As Bermingham conceives her and as she's ingeniously portrayed by Amanda Bleu, Shannen (the star of TV's Beverly Hills 90210, for those of you hopelessly out of touch) is no mere brat but a monstrous force shaped by her business. Sort of an empowered woman, she's so out of control she's more like a misogynist's nightmare of an empowered woman. In Bermingham's version of her life, she terrorizes Aaron Spelling with a staple gun, shoots Judd Nelson, cripples Traci Lords, and beats the snot out of her 90210 costar Tori Spelling. And all of this only endears her to us, her audience, more. Appreciative as any tabloid junkies, we cheer her on as she gets away with murder, applauding her vanity and envying her balls. In effect, as she takes pains to point out late in the show, we are responsible for her, monster that she is.
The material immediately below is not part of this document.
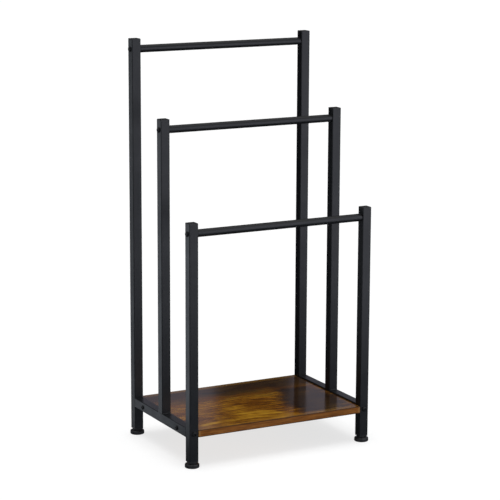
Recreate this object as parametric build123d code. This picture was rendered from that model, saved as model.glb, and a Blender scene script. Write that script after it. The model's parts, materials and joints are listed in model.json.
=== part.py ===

Bleu's performance is nothing short of remarkable. For some reason I was expecting a cut-rate Shannen in a bad wig--and Bleu is a petite beauty with a gigantic stage presence and killer timing. Camp is a delicate art, requiring that the performer commit 100 percent to an absurd character while acknowledging all along that she's got an audience three feet away. Whether Shannen is stabbing an assistant through the hand for providing the wrong brand of bottled water or dancing with a 15-foot phallus, Bleu plays with the audience yet never breaks character for an instant. There wasn't a moment I did not believe she was Shannen Doherty. Backing her up is the ever-excellent Alexandra Billings (most notable as a Nazi prison matron) and Nicole Childs, who actually achieves moments of poignancy as Tori Spelling even though her character is a punching bag most of the time.
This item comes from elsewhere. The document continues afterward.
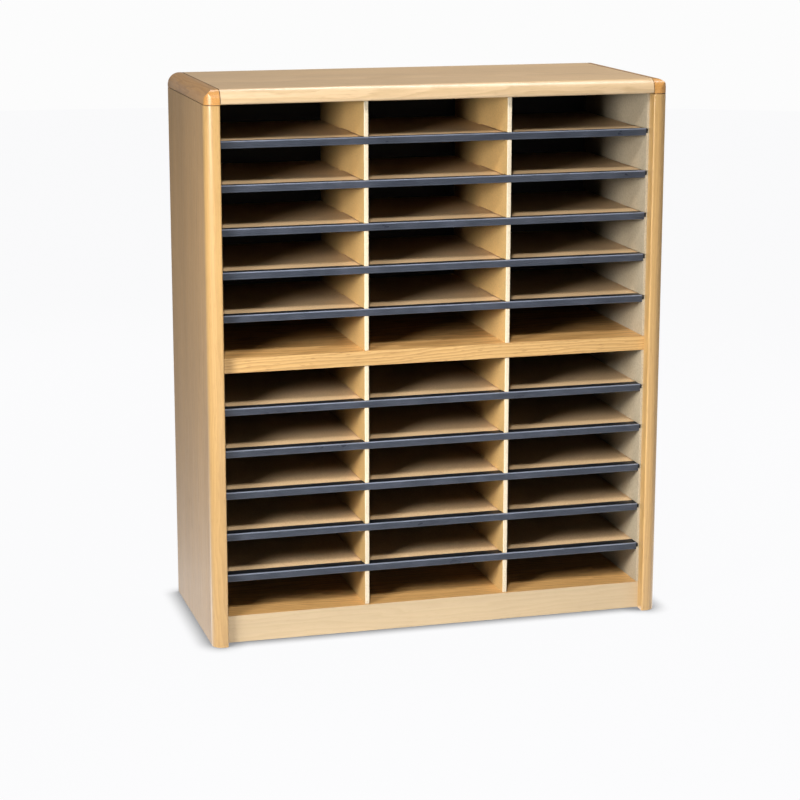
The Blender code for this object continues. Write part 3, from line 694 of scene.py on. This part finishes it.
for side, sign in SIDES.items():
    node = f"side_panel_{side}"
    low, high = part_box(node)
    low.x, high.x = sorted((sign * SIDE_INNER, sign * SIDE_OUTER))
    high.y = BACK
    shape = block(low, high)
    round_over(shape, edges_on(shape, x=sign * SIDE_OUTER, y=BACK), CRISP_EDGE, 2)
    round_over(shape, edges_on(shape, x=sign * SIDE_OUTER, z=low.z), CRISP_EDGE, 2)
    panel = place_shape(f"side_board_{side}", shape)
    cut(panel, rebate())
    give(panel, upright_laminate)
    bare_rear(panel, raw_chipboard)
    soften(panel)
    stand_for(panel, "oak_laminate", "root", node)
    print(panel.name, [round(c, 4) for c in high - low])

# %% [markdown]
# ## Fixed shelves and kick plate
#
# The middle shelf ties the sides together. The bottom shelf and the kick plate are mitred along
# their common edge, so no raw edge shows. The kick plate's upper edge is eased, and a cream tone on
# it is a painted highlight along the arris. Each shelf has two pockets under each end for cam
# locks, and stopped grooves for the dividers. A mitre is a block cut by a tilted plane, with the
# hole closed again.

# %% Make the middle shelf, the bottom shelf and the kick plate
CAM_RADIUS = 7.5 * MM
KICK_ARRIS = 1.3 * MM
ROUND_SIDES = 32


def cylinder(middle, radius, bottom, top):
    """An upright cylinder about a point, between two levels."""
    shape = bmesh.new()
    place = Matrix.Translation((middle.x, middle.y, (bottom + top) / 2))
    bmesh.ops.create_cone(
        shape, cap_ends=True, segments=ROUND_SIDES, radius1=radius, radius2=radius,
        depth=top - bottom, matrix=place,
    )
    return shape


def cam_pockets(label, under):
    """Cutters for the pockets of the cams at both ends of a shelf, open at its underside."""
    for side in SIDES:
        for row in ("front", "back"):
            low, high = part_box(f"cam_{label}_{side}_{row}")
            yield cylinder((low + high) / 2, CAM_RADIUS + FIT, under - PAST, high.z + FIT)


END = SIDE_INNER - FIT
low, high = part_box("middle_shelf")
INSIDE_BACK = back_low.y - FIT
shape = block((-END, CASE_FRONT, low.z), (END, INSIDE_BACK, high.z))
for level in (low.z, high.z):
    round_over(shape, edges_on(shape, y=CASE_FRONT, z=level), EASED_EDGE, 4)
middle = place_shape("fixed_shelf_middle", shape)
for cutter in (*dados(high.z, -1), *dados(low.z, 1), *cam_pockets("middle", low.z)):
    cut(middle, cutter)
give(middle, shelf_laminate, shelf_band, underside_shade)
for face in middle.data.polygons:
    if face.center.y < CASE_FRONT + EASED_EDGE:
        face.material_index = 1
    # The underside takes the dark sheet, painted shade for the compartments below.
    elif face.normal.z < -0.9:
        face.material_index = 2
soften(middle)
stand_for(middle, "oak_laminate", "root", "middle_shelf")

low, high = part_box("bottom_shelf")
BASE_TOP, BASE_UNDER = high.z, low.z
thick = BASE_TOP - BASE_UNDER
lap = FIT / sin(pi / 4)
shape = block((-END, CASE_FRONT, BASE_UNDER), (END, INSIDE_BACK, BASE_TOP))
bmesh.ops.bisect_plane(
    shape, geom=[*shape.verts, *shape.edges, *shape.faces], clear_inner=True,
    plane_co=(0, CASE_FRONT + lap, BASE_TOP), plane_no=(0, 1, 1),
)
bmesh.ops.holes_fill(shape, edges=[edge for edge in shape.edges if edge.is_boundary])
bottom = place_shape("fixed_shelf_bottom", shape)
for cutter in (*dados(BASE_TOP, -1), *cam_pockets("base", BASE_UNDER)):
    cut(bottom, cutter)
give(bottom, shelf_laminate)
soften(bottom)
stand_for(bottom, "oak_laminate", "root", "bottom_shelf")

low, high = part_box("kick_plate")
shape = block((-END, CASE_FRONT, low.z), (END, CASE_FRONT + thick, BASE_TOP))
bmesh.ops.bisect_plane(
    shape, geom=[*shape.verts, *shape.edges, *shape.faces], clear_outer=True,
    plane_co=(0, CASE_FRONT, BASE_TOP), plane_no=(0, 1, 1),
)
bmesh.ops.holes_fill(shape, edges=[edge for edge in shape.edges if edge.is_boundary])
round_over(shape, edges_on(shape, y=CASE_FRONT, z=BASE_TOP), KICK_ARRIS, 3)
kick = place_shape("mitred_kick_plate", shape)
give(kick, kick_laminate, cream_strip_and_highlight)
# The eased upper arris takes the cream finish, a painted highlight.
for face in kick.data.polygons:
    if face.center.z > BASE_TOP - KICK_ARRIS and -0.98 < face.normal.y < -0.1:
        face.material_index = 1
soften(kick)
stand_for(kick, "edge_laminate", "root", "kick_plate")
print("fixed shelves and kick plate made")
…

In true Torso style, there is no dearth of senseless violence and spurting secretions, but here they have a point. In Shannen's world, success means excess. Rude and crude as Torso Theatre's doings are, they're only a pale metaphor for what goes on in the offices of television network executives.

If you're drunk ("the drunker you are, the funnier we are," said the guy who gave the curtain speech), this show has some really good dirty jokes for you. And if you're sober--as even an undercover critic is obliged to be--you'll discover a razor-sharp satire that rips the lid off Lifestyles of the Rich and Famous. Either way you'll laugh, and hard.